One night another couple staying at Alexander’s invited us to a gear night they were attending. Leather, harnesses, music, the kind of environment that once would have terrified me.
Instead, I found myself oddly calm.
This wasn’t the caricatured world I had imagined growing up. No one was trying to intimidate anyone else. People were friendly, welcoming, curious about one another in the same casual way people always are when they gather in spaces built for connection.
The entire culture operated on a kind of quiet consent.
People knew what they were there for.
And if you didn’t want to participate, you simply didn’t.
No one cared.
By the end of the trip, I realized something had shifted.
New York had shown me that it was possible to exist in the world as a gay man without being noticed or scrutinized.
Key West showed me something slightly different.
It showed me what it looked like when desire itself wasn’t hidden.
Where people gathered specifically to explore it, celebrate it, and occasionally indulge it a little more enthusiastically than they might at home.
It was a kind of freedom I hadn’t known existed before.
I also realized something else, standing by the pool one afternoon at Island House, watching the slow choreography of the place unfold.
I had spent most of my life assuming there was a narrow window for experiences like this.
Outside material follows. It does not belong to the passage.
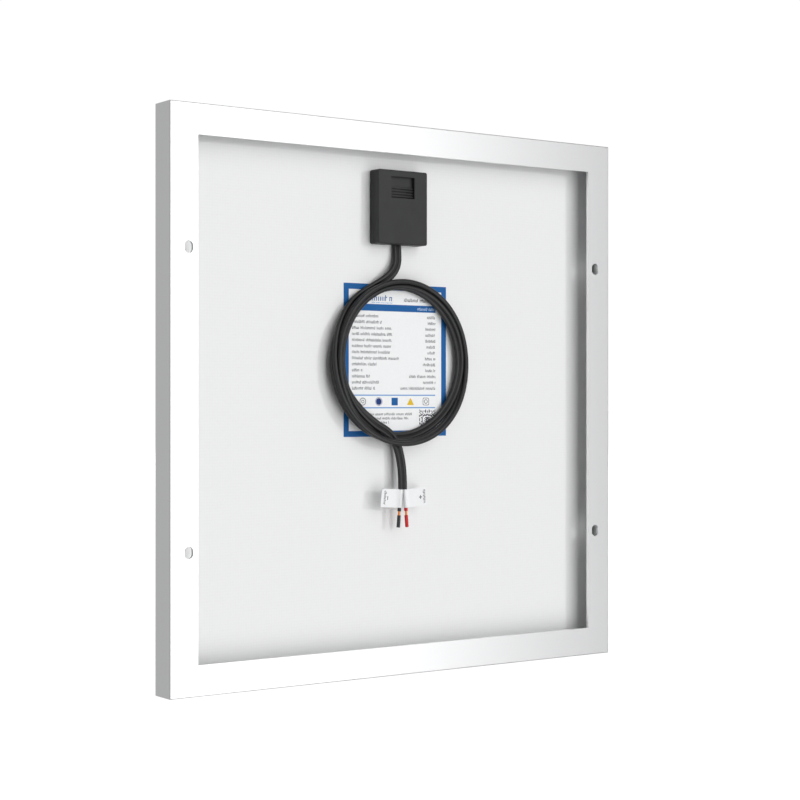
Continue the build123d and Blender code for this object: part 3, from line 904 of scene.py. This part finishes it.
def rating_label():
    """The label's film, and one thin print for each ink."""
    left, right = LABEL_X + LABEL_HALF, LABEL_X - LABEL_HALF
    thick = LABEL_FACE - LABEL_LOW.y / MM
    tiles(
        "label_film",
        [rounded(right, left, LABEL_BOTTOM, LABEL_TOP, 0.8)],
        on_label,
        materials["printed_label"],
        -thick,
        0.0,
        stands_for=("rating_label",),
    )
    inner_left, inner_right = left - BORDER_SIDE, right + BORDER_SIDE
    inner_low, inner_high = LABEL_BOTTOM + BORDER_END, LABEL_TOP - BORDER_END
    edge = 0.15
    blue = [
        bar(inner_left, left - edge, LABEL_BOTTOM + edge, LABEL_TOP - edge),
        bar(right + edge, inner_right, LABEL_BOTTOM + edge, LABEL_TOP - edge),
        bar(inner_right, inner_left, LABEL_BOTTOM + edge, inner_low),
        bar(inner_right, inner_left, inner_high, LABEL_TOP - edge),
        bar(TEXT_RIGHT - 0.3, TEXT_LEFT, 245.0, 249.6),
        bar(-1.0, 4.2, 181.2, 186.4),
    ]
    label_print("label_blue", blue, ink_blue)
    label_print("label_heading", strokes(22.8, 20.0, 251.9, 3.9, 21), ink_blue)
    sky = [bar(TEXT_RIGHT, TEXT_LEFT, z - 0.4, z + 0.4) for z in (188.1, 179.6)]
    sky += strokes(20.5, 17.0, 250.3, 0.8, 22)
    label_print("label_lines", sky, ink_sky)
    label_print("label_bar_words", strokes(-17.4, 14.6, 246.3, 2.0, 23), ink_pale, layer=2)
    words = strokes(-6.25, 26.0, 251.9, 2.3, 24)
    for row, (ends, starts) in enumerate(zip(ROW_LEFT_END, ROW_RIGHT_START)):
        base = ROW_TOP - ROW_PITCH * row
        words += strokes(TEXT_LEFT, TEXT_LEFT - ends, base, ROW_TALL, 40 + row)
        words += strokes(starts, starts - TEXT_RIGHT, base, ROW_TALL, 60 + row)
    for base, start, end in ((174.5, 29.0, -12.7), (171.7, 27.3, -9.9), (168.8, 26.1, 6.0)):
        words += strokes(start, start - end, base, 1.7, round(base))
    words += hoop(27.7, MARKS_Z, MARK_RADIUS, 0.45) + hoop(27.7, MARKS_Z, 1.2, 0.4)
    words += hoop(-24.6, MARKS_Z, MARK_RADIUS, 0.35, corner=0.35) + hoop(-24.6, MARKS_Z, 1.5, 0.4)
    label_print("label_words", words, ink_grey)
    badge = [disc(14.7, MARKS_Z, 2.3)] + hoop(14.7, MARKS_Z, 2.9, 0.25)
    label_print("label_disc", badge, ink_navy)
    yellow = [[(-14.5, 181.4), (-8.7, 181.4), (-11.6, 186.4)]]
    yellow += hoop(31.0, 254.5, 3.4, 1.3, first=60, sweep=200)
    label_print("label_yellow", yellow, ink_yellow)
    label_print("label_pattern", block_pattern(-32.85, 164.4, 13.9), ink_grey)


rating_label()


# ---------------------------------------------------------------- finer CAD shapes
SOFTENED = {
    # node: edge rounding in mm
    "jbox_base": 0.25,
    "lid_latch": 0.18,
    "cable_clamp": 0.2,
    "terminal_positive": 0.15,
    "terminal_negative": 0.15,
    "corner_keys": 0.3,
    "bypass_diode": 0.1,
}


def softened(name, width):
    """A copy of a CAD node with its sharp edges rounded."""
    node = frame["nodes"][name]
    mesh = node.data.copy()
    tidy = bmesh.new()
    tidy.from_mesh(mesh)
    bmesh.ops.remove_doubles(tidy, verts=tidy.verts, dist=0.002 * MM)
    bmesh.ops.dissolve_limit(
        tidy, angle_limit=math.radians(0.5), verts=tidy.verts, edges=tidy.edges
    )
    bmesh.ops.recalc_face_normals(tidy, faces=tidy.faces)
    tidy.to_mesh(mesh)
    tidy.free()
    mesh.polygons.foreach_set("use_smooth", [True] * len(mesh.polygons))
    holder = link(f"{name}_soft", mesh)
    rounding = holder.modifiers.new("rounding", "BEVEL")
    rounding.width = width * MM
    rounding.segments = 2
    rounding.limit_method = "ANGLE"
    rounding.angle_limit = math.radians(40)
    rounding.use_clamp_overlap = True
    rounding.harden_normals = True
    seen = holder.evaluated_get(bpy.context.evaluated_depsgraph_get())
    final = bpy.data.meshes.new_from_object(seen)
    final.materials.clear()
    bpy.data.objects.remove(holder)
    body = node["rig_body"]
    slot = node.data.materials[0].name
    return piece(f"{name}_finished", final, materials[slot], body, stands_for=(name,))


for name, width in SOFTENED.items():
    softened(name, width)


# ---------------------------------------------------------------- floor and light
FLOOR_SIZE = 56.0
FLOOR_GLOW = 0.95
BACKDROP_RADIUS = 30.0
BACKDROP_GLOW = 1.02
FILL = 0.25  # light from all round
AIM = Vector((0, 0, 0.185))
# light: degrees right of straight behind, degrees up, metres away, wide and tall, watts, on what
LIGHTS = {
    "softbox": (12.0, 0.0, 6.4, 5.8, 18.0, 560.0, "all"),
    "edge_light": (37.0, 8.0, 6.8, 0.45, 0.45, 78.0, "diffuse"),
    "front_light": (207.0, 0.0, 5.0, 5.0, 5.0, 18.0, "all"),
    "front_fill": (170.0, 25.0, 5.0, 3.0, 3.0, 150.0, "diffuse"),
    "left_card": (-45.0, 5.0, 6.4, 5.8, 10.4, 100.0, "glossy"),
}


def floor():
    """A pale floor that the camera sees and that lights nothing."""
    grid = bmesh.new()
    bmesh.ops.create_grid(grid, x_segments=8, y_segments=8, size=FLOOR_SIZE / 2)
    mesh = bpy.data.meshes.new("floor")
    grid.to_mesh(mesh)
    grid.free()
    made = link("floor", mesh)
    look = Finish("floor_paint", (0.25, 0.25, 0.25), 0.8, Specular_IOR_Level=0.0)
    look.grain(3, spread=0.01, rough_spread=0.02, bump=0.02)
    look.set("Emission Color", (1, 1, 1, 1))
    look.set("Emission Strength", FLOOR_GLOW)
    mesh.materials.append(look.material)
    made.visible_diffuse = False
    made.visible_glossy = False
    made.visible_shadow = False


def backdrop():
    """A white surround that only the camera sees."""
    ball = bmesh.new()
    bmesh.ops.create_icosphere(ball, subdivisions=4, radius=BACKDROP_RADIUS)
    mesh = bpy.data.meshes.new("backdrop")
    ball.to_mesh(mesh)
    ball.free()
    made = link("backdrop", mesh)
    paint = bpy.data.materials.new("backdrop_paint")
    paint.use_nodes = True
    shader = paint.node_tree.nodes["Principled BSDF"]
    shader.inputs["Base Color"].default_value = (0, 0, 0, 1)
    shader.inputs["Specular IOR Level"].default_value = 0.0
    shader.inputs["Emission Color"].default_value = (1, 1, 1, 1)
    shader.inputs["Emission Strength"].default_value = BACKDROP_GLOW
    mesh.materials.append(paint)
    for ray in ("diffuse", "glossy", "transmission", "volume_scatter", "shadow"):
        setattr(made, f"visible_{ray}", False)


def panel_light(name, right, up, away, wide, tall, power, on_what):
    """A softbox aimed at the panel that lights surfaces, shines in them, or does both."""
    data = bpy.data.lights.new(name, "AREA")
    data.shape = "RECTANGLE"
    data.size = wide
    data.size_y = tall
    data.energy = power
    made = link(name, data)
    right, up = math.radians(right), math.radians(up)
    flat = math.cos(up)
    way = Vector((-math.sin(right) * flat, math.cos(right) * flat, math.sin(up)))
    made.location = AIM + way * away
    made.rotation_euler = way.to_track_quat("Z", "Y").to_euler()
    made.visible_camera = False
    made.visible_diffuse = on_what in ("all", "diffuse")
    made.visible_glossy = on_what in ("all", "glossy")


floor()
backdrop()
for light, facts in LIGHTS.items():
    panel_light(light, *facts)

world = bpy.data.worlds.new("studio")
world.use_nodes = True
sky = world.node_tree.nodes["Background"]
sky.inputs["Color"].default_value = (1, 1, 1, 1)
sky.inputs["Strength"].default_value = FILL
scene.world = world
scene.view_settings.view_transform = "Standard"

bpy.context.view_layer.update()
That if you didn’t figure yourself out in your twenties, the rest of the world would quietly move on without you.
Key West suggested otherwise.
People were arriving there at every age.
People were discovering things about themselves at forty, fifty, sixty.
The timelines were far less rigid than I had believed.
Eventually the trip ended, the way vacations always do. We packed our bags, flew home, and returned to our ordinary lives.
But something stayed with me.
Not the specific experiences, although those were certainly memorable.
It was the realization that entire worlds had been operating quietly alongside the one I thought I understood. Cultures, communities, and freedoms that had always been available if I had known where to look.
I had finally started looking.
And once you see that kind of possibility up close, it’s very hard to pretend it doesn’t exist.